È necessario renderci conto di quanto viviamo nel “come se”. Un’espressione oggi molto utilizzata che nella mia comprensione mantiene e alimenta il senso di separazione interiore e la sofferenza.
Chi frequenta i corsi che conduco sa quanto posso essere fastidiosa con l’utilizzo delle parole. Una delle prime richieste che faccio è quella di eliminare il “come se” per scoprire il proprio sentire, riappropriarsi della propria esperienza e ritrovare un luogo di quiete o partenza per se stessi. È una forma di legittimazione e responsabilizzazione.
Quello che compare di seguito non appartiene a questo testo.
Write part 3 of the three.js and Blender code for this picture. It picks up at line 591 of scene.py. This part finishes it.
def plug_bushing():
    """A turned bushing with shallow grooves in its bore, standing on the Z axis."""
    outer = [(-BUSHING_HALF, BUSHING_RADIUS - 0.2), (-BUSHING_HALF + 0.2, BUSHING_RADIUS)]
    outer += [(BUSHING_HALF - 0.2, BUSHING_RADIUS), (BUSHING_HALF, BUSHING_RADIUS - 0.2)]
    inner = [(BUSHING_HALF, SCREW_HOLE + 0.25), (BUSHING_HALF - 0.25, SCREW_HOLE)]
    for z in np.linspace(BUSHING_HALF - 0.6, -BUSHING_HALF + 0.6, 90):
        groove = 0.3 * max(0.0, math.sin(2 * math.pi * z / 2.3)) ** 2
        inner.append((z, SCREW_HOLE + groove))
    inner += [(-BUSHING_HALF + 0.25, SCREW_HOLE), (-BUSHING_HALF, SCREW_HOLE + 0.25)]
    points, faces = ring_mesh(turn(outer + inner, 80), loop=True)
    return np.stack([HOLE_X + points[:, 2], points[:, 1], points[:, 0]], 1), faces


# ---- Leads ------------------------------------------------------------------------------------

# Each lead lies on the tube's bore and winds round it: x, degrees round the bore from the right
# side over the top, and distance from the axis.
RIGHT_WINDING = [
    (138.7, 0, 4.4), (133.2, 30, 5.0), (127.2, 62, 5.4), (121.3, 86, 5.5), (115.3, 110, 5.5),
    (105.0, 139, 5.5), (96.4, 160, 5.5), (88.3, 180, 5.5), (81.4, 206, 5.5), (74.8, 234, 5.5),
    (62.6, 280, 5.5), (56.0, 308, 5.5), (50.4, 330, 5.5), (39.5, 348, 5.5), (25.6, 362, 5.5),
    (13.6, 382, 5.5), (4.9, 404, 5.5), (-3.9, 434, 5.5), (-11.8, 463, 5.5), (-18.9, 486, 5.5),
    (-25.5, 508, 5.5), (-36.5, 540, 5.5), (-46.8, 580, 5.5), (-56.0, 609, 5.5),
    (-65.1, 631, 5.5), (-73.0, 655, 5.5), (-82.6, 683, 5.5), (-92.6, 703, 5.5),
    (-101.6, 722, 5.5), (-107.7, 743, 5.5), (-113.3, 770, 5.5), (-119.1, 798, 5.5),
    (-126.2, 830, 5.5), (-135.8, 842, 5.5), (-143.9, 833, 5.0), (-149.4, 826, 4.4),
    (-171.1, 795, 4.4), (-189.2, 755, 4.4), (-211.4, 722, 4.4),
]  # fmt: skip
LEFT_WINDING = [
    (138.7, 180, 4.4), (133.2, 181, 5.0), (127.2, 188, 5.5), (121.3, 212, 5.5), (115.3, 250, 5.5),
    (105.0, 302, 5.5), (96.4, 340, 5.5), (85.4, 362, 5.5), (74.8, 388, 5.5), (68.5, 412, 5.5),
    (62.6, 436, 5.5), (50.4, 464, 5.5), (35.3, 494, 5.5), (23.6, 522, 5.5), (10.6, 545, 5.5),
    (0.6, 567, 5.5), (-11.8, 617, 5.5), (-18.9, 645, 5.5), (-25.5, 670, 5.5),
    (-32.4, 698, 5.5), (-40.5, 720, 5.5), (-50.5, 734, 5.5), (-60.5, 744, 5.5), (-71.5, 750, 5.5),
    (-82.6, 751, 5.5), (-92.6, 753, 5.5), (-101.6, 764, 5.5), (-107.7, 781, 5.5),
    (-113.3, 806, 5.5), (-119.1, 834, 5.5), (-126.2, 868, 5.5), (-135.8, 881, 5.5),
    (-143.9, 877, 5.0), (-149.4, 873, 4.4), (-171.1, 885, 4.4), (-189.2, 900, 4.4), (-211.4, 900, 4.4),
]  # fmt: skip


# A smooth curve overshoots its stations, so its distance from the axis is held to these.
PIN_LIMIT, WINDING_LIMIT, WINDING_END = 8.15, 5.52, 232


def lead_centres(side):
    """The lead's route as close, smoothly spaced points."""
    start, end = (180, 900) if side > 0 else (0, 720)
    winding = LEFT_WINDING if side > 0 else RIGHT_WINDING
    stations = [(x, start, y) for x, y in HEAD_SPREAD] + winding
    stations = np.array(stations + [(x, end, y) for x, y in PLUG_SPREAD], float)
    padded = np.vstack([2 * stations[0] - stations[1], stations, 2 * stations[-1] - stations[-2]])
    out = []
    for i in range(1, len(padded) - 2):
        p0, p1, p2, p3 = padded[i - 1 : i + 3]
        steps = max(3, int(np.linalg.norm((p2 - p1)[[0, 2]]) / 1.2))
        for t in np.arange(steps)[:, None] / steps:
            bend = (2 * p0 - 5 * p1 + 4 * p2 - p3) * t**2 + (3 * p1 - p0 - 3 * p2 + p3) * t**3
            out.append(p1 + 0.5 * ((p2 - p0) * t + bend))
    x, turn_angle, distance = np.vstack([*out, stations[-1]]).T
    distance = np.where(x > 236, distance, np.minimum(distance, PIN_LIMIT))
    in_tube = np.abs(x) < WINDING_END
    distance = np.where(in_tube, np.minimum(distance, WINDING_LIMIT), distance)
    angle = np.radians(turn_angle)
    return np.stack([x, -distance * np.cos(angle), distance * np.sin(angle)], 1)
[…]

Il “come se” rafforza il trattarsi da estranei, mantieneil senso di separazione e di assenza, il conflitto interiore, il senso del sé costruito attorno a un vuoto. Indebolisce, incatena in una percezione meccanica, prevedibile e stantia. Uccide la creatività e la spontaneità.
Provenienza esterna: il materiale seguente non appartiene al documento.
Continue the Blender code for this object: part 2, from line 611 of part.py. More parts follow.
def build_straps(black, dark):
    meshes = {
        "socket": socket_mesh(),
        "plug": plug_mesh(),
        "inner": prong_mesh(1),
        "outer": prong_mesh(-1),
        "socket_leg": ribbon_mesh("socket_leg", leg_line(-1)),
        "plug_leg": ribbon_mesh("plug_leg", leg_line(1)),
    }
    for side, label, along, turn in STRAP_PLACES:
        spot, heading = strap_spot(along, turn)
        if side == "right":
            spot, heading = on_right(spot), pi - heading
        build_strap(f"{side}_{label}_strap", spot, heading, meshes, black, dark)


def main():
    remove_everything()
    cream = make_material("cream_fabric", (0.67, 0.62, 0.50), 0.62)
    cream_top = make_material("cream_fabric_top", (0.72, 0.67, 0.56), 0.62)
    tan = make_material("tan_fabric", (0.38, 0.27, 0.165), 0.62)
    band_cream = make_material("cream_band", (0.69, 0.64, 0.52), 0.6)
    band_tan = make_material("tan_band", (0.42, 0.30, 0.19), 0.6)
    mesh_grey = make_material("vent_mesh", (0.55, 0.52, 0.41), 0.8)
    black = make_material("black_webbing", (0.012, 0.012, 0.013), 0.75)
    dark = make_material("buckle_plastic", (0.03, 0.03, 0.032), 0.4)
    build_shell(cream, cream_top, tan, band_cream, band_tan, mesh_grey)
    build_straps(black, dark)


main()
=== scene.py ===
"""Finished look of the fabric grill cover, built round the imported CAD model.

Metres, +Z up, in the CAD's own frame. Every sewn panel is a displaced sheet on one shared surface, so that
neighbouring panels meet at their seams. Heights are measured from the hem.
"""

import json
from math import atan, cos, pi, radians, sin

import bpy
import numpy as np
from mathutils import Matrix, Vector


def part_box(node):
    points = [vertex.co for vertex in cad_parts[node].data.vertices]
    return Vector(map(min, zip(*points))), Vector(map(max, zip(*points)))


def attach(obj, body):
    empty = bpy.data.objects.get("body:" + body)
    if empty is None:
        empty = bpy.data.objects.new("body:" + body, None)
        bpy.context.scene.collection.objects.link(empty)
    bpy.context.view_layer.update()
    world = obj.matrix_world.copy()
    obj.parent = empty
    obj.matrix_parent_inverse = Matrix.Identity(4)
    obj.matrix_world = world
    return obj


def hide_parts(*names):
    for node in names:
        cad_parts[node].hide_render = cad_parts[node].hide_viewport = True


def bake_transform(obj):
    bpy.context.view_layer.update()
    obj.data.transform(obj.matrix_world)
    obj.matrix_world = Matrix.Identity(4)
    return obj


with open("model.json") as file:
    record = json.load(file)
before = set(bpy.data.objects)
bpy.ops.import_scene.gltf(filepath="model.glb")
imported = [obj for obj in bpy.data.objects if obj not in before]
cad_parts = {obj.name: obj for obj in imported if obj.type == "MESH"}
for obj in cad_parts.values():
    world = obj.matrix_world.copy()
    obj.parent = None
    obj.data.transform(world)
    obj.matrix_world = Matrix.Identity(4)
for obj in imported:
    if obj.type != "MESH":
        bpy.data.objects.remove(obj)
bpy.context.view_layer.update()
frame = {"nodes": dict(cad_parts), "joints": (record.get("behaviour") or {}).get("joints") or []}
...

Il “come se” è un rifiuto non solo della propria esperienza interiore del momento, ma di tutta la condizione umana. La negazione del fatto che abbiamo un vissuto di Catastrofe e ci sentiamo cacciati dal paradiso. Che cerchiamo di recuperare il senso di completezza, gioia, chiarezza, profondità, bellezza, serenità, integrità, valore, forza, connessione, valore, pace. Che crediamo ci sia portato via dalla vita quotidiana, da chi abbiamo o vorremmo e non abbiamo affianco, dai genitori, dai figli, dalla politica, dal datore di lavoro, dal collega o dal vicino. Dal troppo caldo o troppo freddo. Come cambia la mia esperienza di me, se per oggi mi esprimo senza “come se”?
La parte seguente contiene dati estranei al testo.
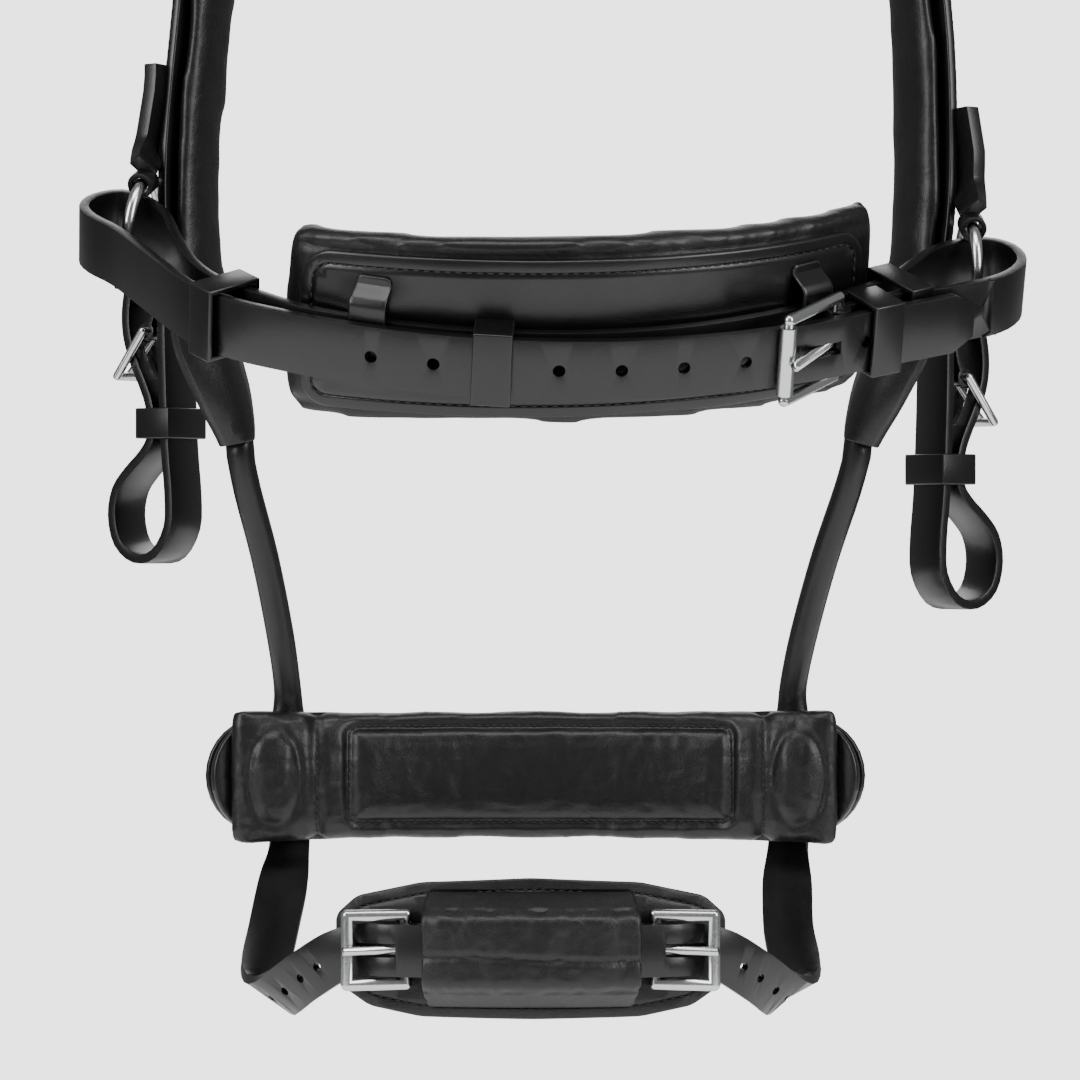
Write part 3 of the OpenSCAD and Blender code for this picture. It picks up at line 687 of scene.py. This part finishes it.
# %% The chin leather, padding and sleeve
CHIN = Vector((-6, 116, -501))
CHIN_FLAT_R = 148                    # the arc on which the flat outline keeps its lengths
CHIN_OUTLINE = [(-60.5, -11), (-60.5, 10), (-54, 16), (-34, 20.5), (0, 22), (34, 20.5), (54, 16), (60.5, 10),
             (60.5, -11), (50, -18), (34, -21), (0, -21.5), (-34, -21), (-50, -18)]


def on_chin(base):
    def place(x, y, h):
        r = base + h
        a = x / CHIN_FLAT_R
        return Vector((CHIN.x + r * math.sin(a), CHIN.y - r * math.cos(a), CHIN.z + y)) * MM
    return place


chin_outline = [(CHIN_FLAT_R * math.asin(x / CHIN_FLAT_R), z) for x, z in CHIN_OUTLINE]
chin_face, chin_seams = panel("chin_leather_piece", chin_outline, 2, 2.2, on_chin(146), seam=2.6,
                              relief=lambda x, y: 0.3 * noise.noise(Vector((x * 0.1, y * 0.1, 2))))
dress(chin_face, "chin_leather", wrap_leather)
sew("chin_leather_seam", chin_seams, "chin_pad", 2.8, 2.1, 0.6)
dress(inflate("chin_padding", 3, 0.6, 1.4, 1), "chin_padding")


def press_sleeve(p, normal):
    out = Vector((p.x - CHIN.x, p.y - CHIN.y, 0)).length
    if out < 157:
        return 0
    x, z = p.x - CHIN.x, p.z - CHIN.z
    depth = ditch(abs(z + 2.2 + 0.8 * math.sin(x * 0.07)), 0.9, 0.8)
    depth += (0.5 * noise.noise(Vector((x * 0.16, z * 0.1, 4)))
              + 0.2 * noise.noise(Vector((x * 0.5, z * 0.35, 9))))
    return depth + 0.2


def remeshed(node, voxel, smooth=3, press=None):
    """An even, softly rounded copy of a solid, for leather that is folded and creased."""
    piece = even_copy(node, voxel)
    bm = bmesh.new()
    bm.from_mesh(piece.data)
    relax(bm, smooth)
    bm.normal_update()
    if press:
        push_in(bm, press)
    closed(piece, bm, 180)
    return piece


dress(remeshed("chin_sleeve", 0.9, 3, press_sleeve), "chin_sleeve")
print("chin piece done")

# %% [markdown]
# ## Long pads
# The crown, the browband and the two hangers are padded along their whole length.

# %% Crown, browband and hanger padding
for node, voxel, cap in (("crown_padding", 4.5, 2.5), ("browband_padding", 3.2, 1.4),
                         ("hanger_padding_left", 3.2, 1.4), ("hanger_padding_right", 3.2, 1.4)):
    dress(inflate(node, voxel, 0.7, cap, 1, lambda p, n: 0.25 * noise.noise(p * 0.12)), node)
print("long pads done")

# %% [markdown]
# ## Straps
# Each strap is a copy of its solid with bevelled edges. The straps that are lined or sewn get a
# creased line and stitches along both edges, found from the faces that look outwards.

# %% Straps with a seam along their edges
def strap(node, faces_out, seam=2.4, edge=0.5, sewn=True, mat=None, keep=None):
    piece = copy_of(node)
    bm = opened(piece)
    soften(bm, edge)
    bm.normal_update()
    broad = [f for f in bm.faces if faces_out(f) and f.calc_area() > 2 * MM * MM]
    lines = crease(bm, broad, seam, 0.6, 0.22) if broad and seam else []
    closed(piece, bm)
    dress(piece, node, mat)
    if sewn and lines:
        sew(node + "_seam", lines, body_of_node[node], keep=keep)
    return piece


def faces(direction, least=0.8):
    d = Vector(direction).normalized()
    return lambda f: f.normal.dot(d) > least


def outward(f):
    """Faces of the crown and its like that look away from the head."""
    c = f.calc_center_median()
    away = Vector((c.x, 0, max(0, c.z + 0.08))).normalized() if c.length > 0 else Vector((0, 0, 1))
    return f.normal.dot(away) > 0.6 and abs(f.normal.y) < 0.5


for side, word in ((-1, "left"), (1, "right")):
    strap("hanger_leather_" + word, faces((side * 0.9, 0.35, 0), 0.75), 2.2)
    strap("chin_billet_" + word, lambda f: False, 0, sewn=False)
    strap("bit_strap_" + word, lambda f: False, 0, sewn=False)
strap("crown_leather", outward, 3.0, sewn=True, keep=lambda p, n: p.z > -0.105)
strap("browband_leather", lambda f: abs(f.normal.z) < 0.3 and f.normal.y > 0.2, 2.2)
strap("chin_strap", lambda f: False, 0, sewn=False)

# %% [markdown]
# The jaw strap is one plain strap, doubled back through both rings. It isn't sewn along its edges.

# %% The jaw strap
jaw_strap = copy_of("jaw_strap")
bm = opened(jaw_strap)
soften(bm, 0.45)
closed(jaw_strap, bm)
dress(jaw_strap, "jaw_strap")

# %% [markdown]
# Keepers, loops, ring tabs and the ends of the hangers are small bevelled leathers. The rolled
# straps are round, with no edge to bevel.

# %% Small leather parts
for node in ("browband_loop_left", "browband_loop_right", "hanger_end_left", "hanger_end_right",
             "ring_tab_left", "ring_tab_right", "jaw_keeper_left", "jaw_keeper_centre",
             "jaw_keeper_point", "jaw_keeper_right", "bit_keeper_left", "bit_keeper_right",
             "tip_keeper_left", "tip_keeper_right", "cheek_keeper_left", "cheek_keeper_right"):
    piece = copy_of(node)
    bm = opened(piece)
    if node.startswith("ring_tab"):      # the top leans over on to the hanger, where the real tab is skived thin and sewn down
        side = 1 if node.endswith("right") else -1
        for v in bm.verts:
            lie = min(1, max(0, (v.co.z + 0.252) / 0.022))
            v.co.x -= side * 3.4 * lie * MM
    soften(bm, 0.5, segments=3)
    closed(piece, bm)
    dress(piece, node)
for node in ("rolled_strap_left", "rolled_strap_right"):
    piece = copy_of(node)
    bm = opened(piece)
    for v in bm.verts:      # the top runs on up into its cap
        if v.co.z > -0.3475:
            v.co.z += 4 * MM
    closed(piece, bm, 60)
    dress(piece, node)

# %% [markdown]
# ## Steel
# Buckles, tongues, rings and the roller are stainless steel, polished by tumbling.

# %% Hardware
for node, slot_name in slot_of_node.items():
    if slot_name == "steel":
        piece = copy_of(node)
        bm = opened(piece, 0.5)
        closed(piece, bm, 40)
        dress(piece, node, steel)
print("steel done")

# %% [markdown]
# ## Light, floor and camera
# A small pale floor lies below the bridle, out of the picture, and the backdrop is white. Large
# soft lights stand at the sides, so that the black leather shows its edges as long highlights.

# %% Stage
bm = bmesh.new()
bmesh.ops.create_grid(bm, x_segments=1, y_segments=1, size=0.6)
bmesh.ops.translate(bm, verts=bm.verts, vec=(0, 0, -0.62))
mesh = bpy.data.meshes.new("floor")
bm.to_mesh(mesh)
bm.free()
floor = bpy.data.objects.new("floor", mesh)
scene.collection.objects.link(floor)
pale = bpy.data.materials.new("pale paper")
pale.use_nodes = True
paper = pale.node_tree.nodes["Principled BSDF"]
paper.inputs["Base Color"].default_value = linear("#f4f4f4")
paper.inputs["Roughness"].default_value = 0.9
paper.inputs["Emission Color"].default_value = linear("#ffffff")
paper.inputs["Emission Strength"].default_value = 0.55
mesh.materials.append(pale)

world = bpy.data.worlds.new("white studio")
scene.world = world
world.use_nodes = True
sky = world.node_tree
sky.nodes["Background"].inputs["Color"].default_value = linear("#ffffff")
# The paper behind is bright, while the room that lights the leather is dim
seen = add(sky, "ShaderNodeLightPath").outputs["Is Camera Ray"]
level = add(sky, "ShaderNodeMapRange", {"To Min": 0.22, "To Max": 3.0}, {"Value": seen})
sky.links.new(level.outputs["Result"], sky.nodes["Background"].inputs["Strength"])


def softbox(name, place, target, wide, high, watts):
    light = bpy.data.lights.new(name, "AREA")
    light.shape = "RECTANGLE"
    light.size, light.size_y, light.energy = wide, high, watts
    lamp = bpy.data.objects.new(name, light)
    lamp.location = place
    lamp.rotation_euler = (Vector(target) - Vector(place)).to_track_quat("-Z", "Y").to_euler()
    scene.collection.objects.link(lamp)


middle = (0, 0, -0.35)
softbox("left window", (-0.9, -0.75, 0.15), middle, 0.5, 1.0, 11)
softbox("right window", (0.9, -0.75, 0.15), middle, 0.5, 1.0, 11)
softbox("top window", (0, -0.5, 0.8), middle, 1.0, 0.5, 9)
softbox("back window", (0, 1.2, 0.4), middle, 1.2, 0.8, 6)

lens = bpy.data.cameras.new("camera")
lens.lens, lens.sensor_width = 166.67, 36
camera = bpy.data.objects.new("camera", lens)
camera.location = (-0.0031, -1.57, -0.375)
camera.rotation_euler = (math.radians(90), 0, 0)
scene.collection.objects.link(camera)
scene.camera = camera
Eliminare il “come se” è un piccolo passo che permette di sperimentare consapevolmente e conoscere l’inevitabile vuoto ontogenetico e abbracciarlo. Permette la speranza di ritrovare nell’esprimere ogni relativa verità del momento il senso di esistere, di essere e tutta la meraviglia, la bellezza e la potenza di ogni istante che viviamo.